‘Everybody’, de Logic, é um belo álbum que se perde em lugares-comuns
Graças ao passa-palavra típico do género ou ao mecanismo de reprodução automática presente no YouTube, podia dar-se o caso de encontrarmos Logic por acaso. Ainda que ínfima, existe sempre essa possibilidade. E apesar da sua música incorporar um (já recorrente) exercício de storytelling, não ouvirão nada – nem ninguém – semelhante.
A pegada que nos deixa nem sequer é recente: o primeiro trabalho data de 2009, sendo que o rapper de 27 anos conta hoje com 5 EP’s e 3 álbuns. É “Everybody”, lançado este mês, o pretexto para esta análise.
E porque não só de música vive um álbum, a história deste começa ainda antes da primeira melodia soar: a capa foi produzida por Sam Spratt, é inspirada no óleo do renascentista Paolo Varonese “Wedding at Cana” e nela figuram todos os intervenientes do álbum.
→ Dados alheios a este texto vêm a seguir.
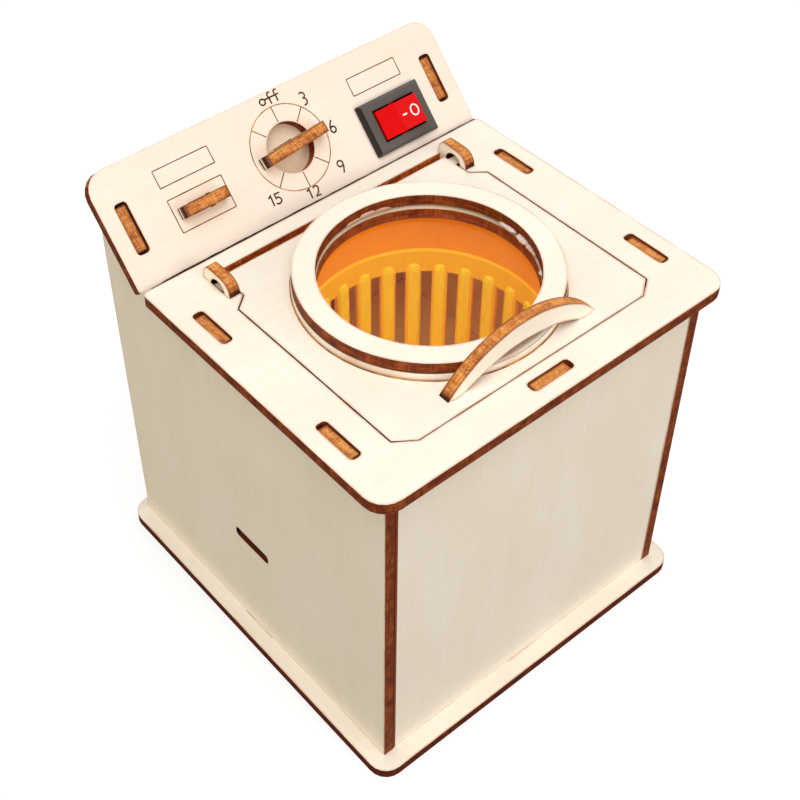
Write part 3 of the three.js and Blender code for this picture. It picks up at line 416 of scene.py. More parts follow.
def burnt_edge(tree, turned, normal, toast_and_light):
    """The colour of a cut edge, and the depth of the burn that its relief follows."""
    laser_marks = stretched_noise(tree, turned, (1.6, 1.6, 0.25), 4, 11)
    plies = stretched_noise(tree, turned, (0.18, 0.18, 1.9), 4, 17)
    patches = stretched_noise(tree, turned, (0.3, 0.3, 0.3), 2, 29)
    burn = add(tree, "ShaderNodeMix", _0=0.55, _2=laser_marks, _3=plies).outputs[0]
    burn = add(tree, "ShaderNodeMix", _0=0.3, _2=burn, _3=patches).outputs[0]
    charred = ramp(tree, burn, [(0.36, char_dark), (0.5, char_middle), (0.66, char_light)])
    toasted_and_lit = ramp(tree, burn, [(0.36, lit_toast_dark), (0.48, lit_toast_middle), (0.62, lit_toast_light)])
    specks = stretched_noise(tree, turned, (1.3, 3.4, 3.4), 3, 23)
    paler = ramp(tree, specks, [(0.54, (0, 0, 0, 1)), (0.68, (0.6, 0.6, 0.6, 1))])
    toasted_and_lit = blend_colours(tree, paler, toasted_and_lit, speck_pale)
    # Edges that face up get the toasted orange: partly toast, partly painted light from above.
    lit_upward = grade(tree, part_along(tree, normal, "Z"), *upward_facing, toast_and_light, 1.0)
    return blend_colours(tree, lit_upward, charred, toasted_and_lit), burn


# %% [markdown]
# ## Veneer and burnt edge in one material
# An image texture would need unwrapping. A node material can do it from the shape alone:
# where the surface faces the same way as the board it is veneer, and elsewhere it is a
# burnt edge. The heat also browned a narrow rim of the veneer beside each cut, more in
# some places than in others, and a noise stands for that.

# %% Write the plywood material
rim_light = (0.5, 0.17, 0.04, 1)
rim_dark = (0.2, 0.05, 0.012, 1)
rim_width = 1.1
face_squareness = 0.8
wood_relief = 0.1
wood_gloss = 0.15


def press_relief(tree, shader, height, strength, depth):
    """Shades the surface as if the height had pressed it in, to a depth in millimetres."""
    bump = add(
        tree, "ShaderNodeBump", Height=height, Strength=strength, Distance=depth * millimetre
    ).outputs[0]
    tree.links.new(bump, shader.inputs["Normal"])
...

Entre amigos, conhecidos, colaboradores e familiares, o resultado é um retrato visual carregado de simbolismo.
O álbum, também ele pauta por carregado: ou melhor, afogado. Entre as diferentes e demasiadas temáticas, a execução técnica exemplar e os refrões repetidos até à exaustão e repetidos e repetidos e repetidos.Logic, ao querer falar-nos de raça, de género, de religião, de orientação sexual e de mais uns quantos assuntos pertinentes. E perde-se, a ele e a quem o ouve, durante processo.
Na faixa que intitula o álbum, o verso “Everybody looking for the meaning of life through a cell phone screen!” serve de refrão, mas já não lemos isto noutro lado qualquer? São este tipo de aforismos, tornados verdades de La Palisse, que vão pontuando o projeto. Não são as colaborações que salvam o álbum, embora contribuam para a brisa de frescura que ajuda á digestão do mesmo. Killer Mike aparece em Confess e nem sequer rima: é dele o discurso presente no final da faixa.
Anziety com Lucy Rose e 1-800-273-8255 com Alessia Cara e Khalid abordam questões de saúde mental, ilustrando bem a nobre tentativa de despertar consciências: se é verdade que a temática tenha ganha terreno ultimamente – povoando , há palavras de reconforto, mensagens de esperança através de fórmulas ditas múltiplas vezes. Mas tudo parece tão genérico e tão plástico, não há uma âncora de realidade, de experiência pessoal a que nos possamos agarrar. Logic até vai debitando informações sobre a sua própria infância em jeito de monólogo, um pouco por todas as faixas, pese embora a demagogia barata em que tudo o que diz parece vir embrulhado.
Sejamos claros: filho de um pai afro-americano e mãe de tez branca, Logic desdobra-se não raramente em considerações acerca do dilema da birracialidade. Não sendo um fenômeno estranho aos mais altos patamares do rap – J. Cole e Drake “padecem” da mesma condição – é pouco usual fazer do tópico a principal bandeira e arma de arremesso. E apesar do franco crescimento da base de fãs do rapper de Maryland, parte considerável de quem o ouve identifica-se pouco com esse seu struggle. Tal explica parcialmente o porquê de Logic ser tratado como underdog, até no meio musical onde se insere.
Na última faixa sobrou espaço para o aparecimento de J. Cole: tímido e introspectivo, surge no seu ritmo de embalar característico, fechando o álbum em ascendente.
Porém, é essencial que não se deixem ludibriar pelo fraco desempenho do rapper no presente álbum: mesmo sendo underrated, Logic conta com uma base fiel de fãs, responsáveis pelo esgotar de todas as datas da sua última tour.
Mesmo sem ainda ter completado o primeiro mês de idade, “Everybody” já destronou “DAMN.” de Kendrick Lamar no top 200 da Billboard, com mais de 248.000 unidades vendidas na primeira semana (!). Aqui reside o principal trunfo do miúdo franzino: os números não enganam.
Ainda assim, e de alguém que diz querer deixar uma pegada e passar uma mensagem, não basta que a música soe bem (apesar de toda ela assim soar): é necessário fazê-lo com mestria, de forma concertada e articulada, quase subtil. Pelo menos nisto, apesar do futuro risonho que lhe adivinho, Logic ainda tem muito que maturar.